No, she was reported as saying, “If the person loves me, he’ll love my God too.”

Asking someone to change his or her religion in the first place is an idiotic question. All over the world, people are dying or being beaten and tortured for standing up for their faith. Quite recently a howling mob of more than 1,000 people set upon members of the Ahmadiyah sect in Indonesia and beat several of them to death. A Christian cabinet minister in Pakistan was shot dead by Islamic militants for espousing religious tolerance. It does not seem a beauty contest kind of question.

What Supsup should have said was: ‘That is a stupid @#$%&ing question. Find another one. I am a licensed architect who finished among the top 10 in my country in the licensure exam. You could ask me what, for instance, I think of the bizarre plan to put Donald Trump’s name on a 250-meter residential skyscraper in the middle of Makati. The thought of bringing together the American king of bad taste with the country that spawned Imelda Marcos is almost unimaginable to me.”

Miss Angola, a 25-year-old from Angola, won the pageant over Supsup and three other finalists by telling what, if any physical trait she would change if she could. None.

“Thank God I’m very satisfied with the way God created me, and I wouldn’t change a thing,” said the woman, Leila Lopes. “I consider myself a woman endowed with inner beauty. I have acquired many wonderful principles from my family, and I intend to follow these for the rest of my life.”

Lopes’ answer bears a strong resemblance to the answer that lost another Filipina the crown a year ago. That was the magnificently endowed Venus Raj, who was downgraded to fourth runner-up for answering the question whether she had ever done wrong in her life. “You know what, sir, in my 22 years of existence,” she said, “I can say that there's nothing major, major, I mean, problem that I've done in my life because I'm very confident with my family, with the love that they are giving to me. So, thank you so much that I'm here. Thank you, thank you so much!"

Venus Raj was born out of wedlock as a result of a Middle East union between her Filipina mother and an Indian father. She spent her girlhood the middle of a rice paddy in the Bicol region of the Philippines. She got herself through college, graduated with a journalism degree, bought her mother rice land on her beauty contest winnings and made it all the way to the world stage. It would seem that in her 22 years of existence, it would seem that she had done pretty well.

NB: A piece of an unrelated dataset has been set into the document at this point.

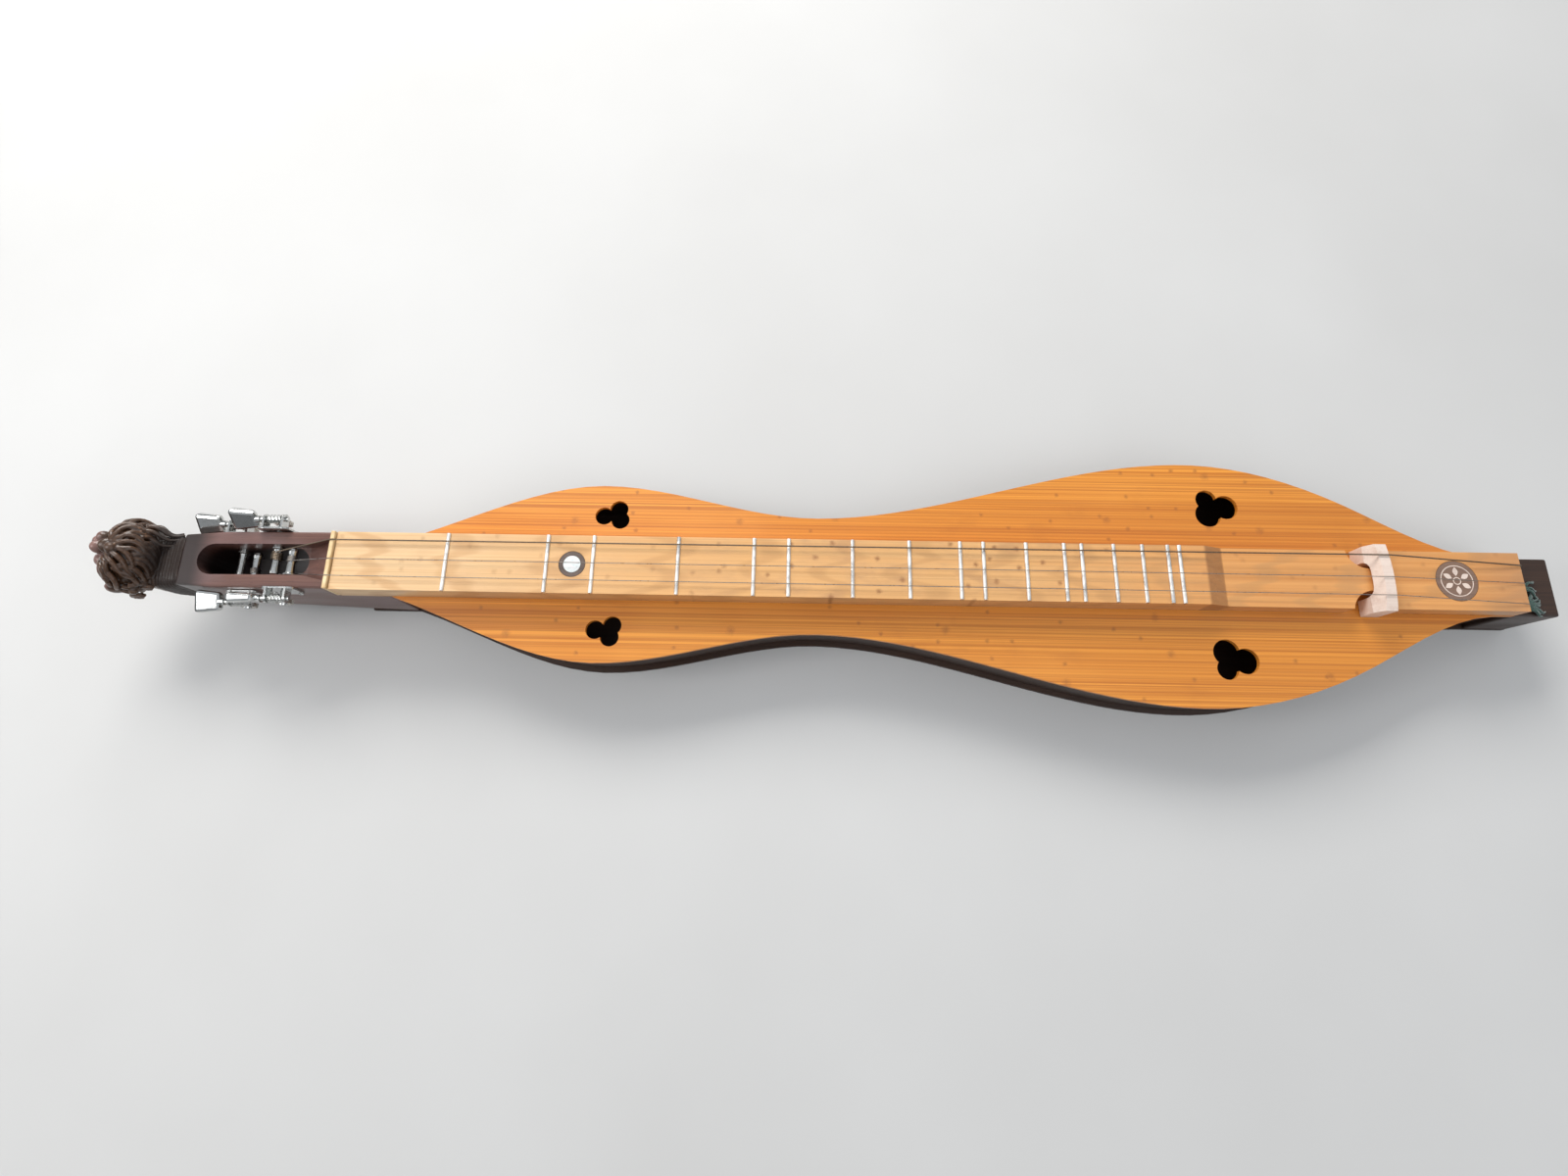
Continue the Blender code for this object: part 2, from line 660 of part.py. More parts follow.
def make_hitch_pins(steel):
    profile = [(0.0, 0.0040), (0.0012, 0.0038), (0.0018, 0.0031), (0.0010, 0.0026), (0.0010, -0.0052),
               (0.0, -0.0056)]
    mesh = turned_mesh(profile, 14)
    for index, y in enumerate(hitch_places(), 1):
        pin = bpy.data.objects.new(f"hitch_pin_{index}", mesh)
        pin.location = (from_nut(HITCH_X), y, BODY_TOP)
        Shop.parts.objects.link(pin)
    mesh.materials.append(steel)


# ---- tuners -------------------------------------------------------------------------
def worm_mesh():
    """Threaded sleeve along X: a right-hand thread raised on a plain cylinder."""
    steps = 8
    half = WORM_TURNS * WORM_LEAD / 2
    bm = bmesh.new()
    bmesh.ops.create_cone(bm, cap_ends=True, segments=12, radius1=WORM_ROOT, radius2=WORM_ROOT,
                          depth=2 * half, matrix=Matrix.Rotation(math.radians(90), 4, "Y"))
    long_edges = [edge for edge in bm.edges if abs(edge.verts[0].co.x - edge.verts[1].co.x) > half]
    bmesh.ops.subdivide_edges(bm, edges=long_edges, cuts=WORM_TURNS * steps - 1, use_grid_fill=True)
    for vert in bm.verts:
        x, y, z = vert.co
        phase = (x / WORM_LEAD - (math.atan2(z, y) - math.pi / 2) / (2 * math.pi)) % 1.0
        from_crest = min(phase, 1.0 - phase) * WORM_LEAD
        height = max(0.0, min(1.0, (0.00058 - from_crest) / 0.00028))
        fade = min(1.0, (half - abs(x)) * steps / WORM_LEAD)
        stretch = (WORM_ROOT + (WORM_TIP - WORM_ROOT) * height * fade) / math.hypot(y, z)
        vert.co = (x, y * stretch, z * stretch)
    return mesh_from(bm)


def gear_mesh():
    """Toothed wheel on the Y axis with a tooth straight up and a bore for the post."""
    loop = []
    pitch = 360.0 / GEAR_TEETH
    tip_half = math.degrees(0.00030 / GEAR_TIP)
    root_half = math.degrees(0.00050 / GEAR_ROOT)
    for tooth in range(GEAR_TEETH):
        middle = 90.0 + pitch * tooth
        for radius, offset in ((GEAR_ROOT, -root_half), (GEAR_TIP, -tip_half),
                               (GEAR_TIP, tip_half), (GEAR_ROOT, root_half)):
            angle = math.radians(middle + offset)
            loop.append((radius * math.cos(angle), radius * math.sin(angle)))
    bore = arc((0, 0), GEAR_BORE, 0, 330, 11)
    mesh = outline_mesh([loop, bore], -GEAR_WIDTH / 2, GEAR_WIDTH / 2)
    mesh.transform(Matrix.Rotation(math.radians(90), 4, "X"))
    return mesh


def post_profile():
    """Turned string post from its outer end (top) to the tip inside the pegbox."""
    bearing = POST_BORE - GAP
    stub = GEAR_BORE - GAP
    gear_outer = GEAR_PLANE + GEAR_WIDTH / 2
    gear_inner = GEAR_PLANE - GEAR_WIDTH / 2
    return [
        (0.0, gear_outer + 0.0016), (0.0022, gear_outer + 0.0014), (0.0025, gear_outer + GAP),
        (stub, gear_outer + GAP), (stub, gear_inner - GAP),
        (bearing, gear_inner - GAP), (bearing, 0.0098),
        (0.0037, 0.0094), (0.0037, 0.0085), (0.0028, 0.0080),
        (0.0025, 0.0060), (0.0023, 0.0), (0.0025, -0.0050),
        (0.0028, -0.0070), (0.0026, -0.0086), (0.0016, -0.0093), (0.0, -0.0095),
    ]


def make_post(number, side, place, nickel):
    mesh = turned_mesh(post_profile(), 16)
    mesh.transform(Matrix.Rotation(math.radians(-90 * side), 4, "X"))
    add_part(f"tuner_post_{number}", mesh, nickel, place)


def make_plate(number, side, place, nickel):
    """Flat plate on the cheek with two round-ended ears that carry the worm."""
    outer = PLATE_INNER + PLATE_THICKNESS
    low_x, low_z, high_x, high_z = PLATE_CORNERS
    outline = []
    for x, z, start in ((high_x, high_z, 0), (low_x, high_z, 90), (low_x, low_z, 180), (high_x, low_z, 270)):
        outline += arc((x, z), PLATE_ROUNDING, start, start + 90, 5)
    mesh = side_profile_mesh(outline, PLATE_THICKNESS / 2)
    mesh.transform(Matrix.Translation((0, side * (PLATE_INNER + PLATE_THICKNESS / 2), 0)))
    plate = add_part(f"tuner_plate_{number}", mesh, nickel, place)

    root = PLATE_INNER + EAR_ROOT
    tip = arc((GEAR_PLANE, WORM_OFFSET), EAR_RADIUS, -90, 90, 12)
    tab = [(root, WORM_OFFSET - EAR_RADIUS)] + tip + [(root, WORM_OFFSET + EAR_RADIUS)]
    for label, x in (("head", -EAR_X), ("tail", EAR_X)):
        loop = [(side * y, z) for y, z in tab]
        ear = outline_mesh([loop], x - EAR_THICKNESS / 2, x + EAR_THICKNESS / 2)
        ear.transform(Matrix(((0, 0, 1, 0), (1, 0, 0, 0), (0, 1, 0, 0), (0, 0, 0, 1))))
        boolean(plate, add_cutter(f"plate_{number}_{label}_ear", ear, place), "UNION")
    shaft = rod_mesh(SHAFT_RADIUS + GAP, (-PLATE_REACH, side * GEAR_PLANE, WORM_OFFSET),
                     (PLATE_REACH, side * GEAR_PLANE, WORM_OFFSET), 16)
    boolean(plate, add_cutter(f"plate_{number}_shaft_bore", shaft, place))
    post = rod_mesh(POST_BORE, (0, side * (PLATE_INNER - BORE_OVERCUT), 0),
                    (0, side * (outer + BORE_OVERCUT), 0), 20)
    boolean(plate, add_cutter(f"plate_{number}_post_bore", post, place))


def make_worm(number, place, nickel):
    worm = add_part(f"tuner_worm_{number}", worm_mesh(), nickel, place)
    shaft = rod_mesh(SHAFT_RADIUS, (-BUTTON_START + GAP, 0, 0), (EAR_X + 0.0022, 0, 0), 16)
    boolean(worm, add_cutter(f"worm_{number}_shaft", shaft, place), "UNION")


def make_button(number, place, nickel):
    """Flat faceted knob, wider at its free end."""
    blade = BUTTON_LENGTH - BUTTON_BEVEL
    middle = -BUTTON_START - BUTTON_BEVEL - blade / 2
    size = Matrix.Diagonal((blade, BUTTON_THICKNESS, BUTTON_WIDTH, 1.0))
    bm = bmesh.new()
    bmesh.ops.create_cube(bm, size=1.0, matrix=Matrix.Translation((middle, 0, 0)) @ size)
    for vert in bm.verts:
        if vert.co.x > middle:
            vert.co.y *= 0.70
            vert.co.z *= 0.78
    mesh = mesh_from(bm)
    mesh.transform(Matrix.Rotation(math.radians(BUTTON_TURNS[number - 1]), 4, "X"))
    button = add_part(f"tuner_button_{number}", mesh, nickel, place)
    bevel(button, BUTTON_BEVEL, 2, 30.0)
    neck = rod_mesh(BUTTON_NECK, (-BUTTON_START - 2 * BUTTON_BEVEL, 0, 0), (-BUTTON_START, 0, 0), 16)
    boolean(button, add_cutter(f"button_{number}_neck", neck, place), "UNION")


def make_tuners(nickel):
    for number, side, x, z in TUNERS:
        post_axis = (from_nut(x), 0, z)
        knob_axis = (from_nut(x), side * GEAR_PLANE, z + WORM_OFFSET)
        make_plate(number, side, post_axis, nickel)
        make_post(number, side, post_axis, nickel)
        add_part(f"tuner_gear_{number}", gear_mesh(), nickel, (from_nut(x), side * GEAR_PLANE, z))
        make_worm(number, knob_axis, nickel)
        make_button(number, knob_axis, nickel)


def shade_round_pieces():
    for obj in Shop.parts.objects:
        obj.data.shade_smooth()
        obj.data.set_sharp_from_angle(angle=math.radians(SHARP_ANGLE))


def build():
    clear_scene()
    Shop.parts = new_collection(COLLECTION)
    Shop.cutters = new_collection("cutters")
    walnut = finish_of("walnut", WALNUT, 0.35)
    cedar = finish_of("cedar", CEDAR, 0.45)
    honey = finish_of("honey_wood", HONEY, 0.42)
    pale = finish_of("pale_wood", PALE_WOOD, 0.40)
    grey = finish_of("grey_wood", GREY_WOOD, 0.45)
    pearl = finish_of("pearl", PEARL, 0.15)
    nickel = finish_of("nickel", NICKEL, 0.18, 1.0)
    steel = finish_of("steel", STEEL, 0.30, 1.0)

    make_boards(cedar, walnut)
    make_ribs(walnut)
    make_braces(cedar)
    make_tail_block(walnut)
    make_pegbox(walnut)
    make_lion_scroll(walnut)
    make_fretboard(honey)
    make_frets(nickel)
    make_inlays(pearl, grey)
    make_nut(pale)
    make_bridge(pale)
    make_strings(steel)
    make_hitch_pins(steel)
    make_tuners(nickel)
    shade_round_pieces()


build()
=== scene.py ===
"""Looks of the mountain dulcimer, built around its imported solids.

Places in the tables below are in metres along the instrument from the string side of the nut,
as in the part, and become frame places through from_nut. Heights are above the flat back.
"""

import json
import math
import random

import bmesh
import bpy
import numpy as np
from mathutils import Matrix, Vector, noise


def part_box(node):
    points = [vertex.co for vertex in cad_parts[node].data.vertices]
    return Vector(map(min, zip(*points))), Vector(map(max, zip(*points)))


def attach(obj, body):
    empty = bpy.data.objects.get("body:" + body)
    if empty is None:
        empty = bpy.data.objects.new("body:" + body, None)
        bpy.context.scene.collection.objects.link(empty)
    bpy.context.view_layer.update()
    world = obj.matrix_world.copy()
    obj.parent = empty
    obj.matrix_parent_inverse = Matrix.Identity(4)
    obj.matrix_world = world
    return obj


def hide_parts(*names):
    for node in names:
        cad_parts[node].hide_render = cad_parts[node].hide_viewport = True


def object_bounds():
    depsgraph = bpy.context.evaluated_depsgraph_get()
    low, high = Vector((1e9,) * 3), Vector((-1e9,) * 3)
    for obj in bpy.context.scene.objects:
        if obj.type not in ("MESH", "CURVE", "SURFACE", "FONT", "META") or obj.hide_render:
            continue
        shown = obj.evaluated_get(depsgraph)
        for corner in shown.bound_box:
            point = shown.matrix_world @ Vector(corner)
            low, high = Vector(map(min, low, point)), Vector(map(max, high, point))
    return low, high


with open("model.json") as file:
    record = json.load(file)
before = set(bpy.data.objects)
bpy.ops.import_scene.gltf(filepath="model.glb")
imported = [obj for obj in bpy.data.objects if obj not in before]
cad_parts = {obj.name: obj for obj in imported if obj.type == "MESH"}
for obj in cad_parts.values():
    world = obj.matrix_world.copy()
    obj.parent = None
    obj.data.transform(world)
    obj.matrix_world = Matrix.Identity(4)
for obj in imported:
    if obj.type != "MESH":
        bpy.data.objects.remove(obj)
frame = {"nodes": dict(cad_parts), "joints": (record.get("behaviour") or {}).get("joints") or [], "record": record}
cad_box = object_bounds()
NODES = frame["nodes"]
JOINTS = {joint["name"]: joint for joint in frame["joints"]}
NUT_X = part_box("nut")[1].x
BODY = "body"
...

It is difficult to see just what either Supsup or Raj got wrong in their answers. There must be a special contest-speak that the judges know and listen for. Whatever it is, it doesn’t seem to have much to do with real life.

What does have to do with real life are some spectacularly strange answers issued by the television commentators in the skyboxes as the contestants patrolled the catwalk in swimsuits. When Miss USA appeared, one of them chirped: “She’s a stunning redhead, but in real life she’s a blonde.” Miss Australia, another said, “holds a special interest in holistic health. In fact, health is the first section she reads in the newspaper. First of all, the fact that she’s even picking up a newspaper? Smart and beautiful.” Miss Netherlands, it was said, ‘wants to be a child psychologist. But right now, she’s a male psychologist.” That was met with the answer: “I know a lot of men that would want to lay on her couch.”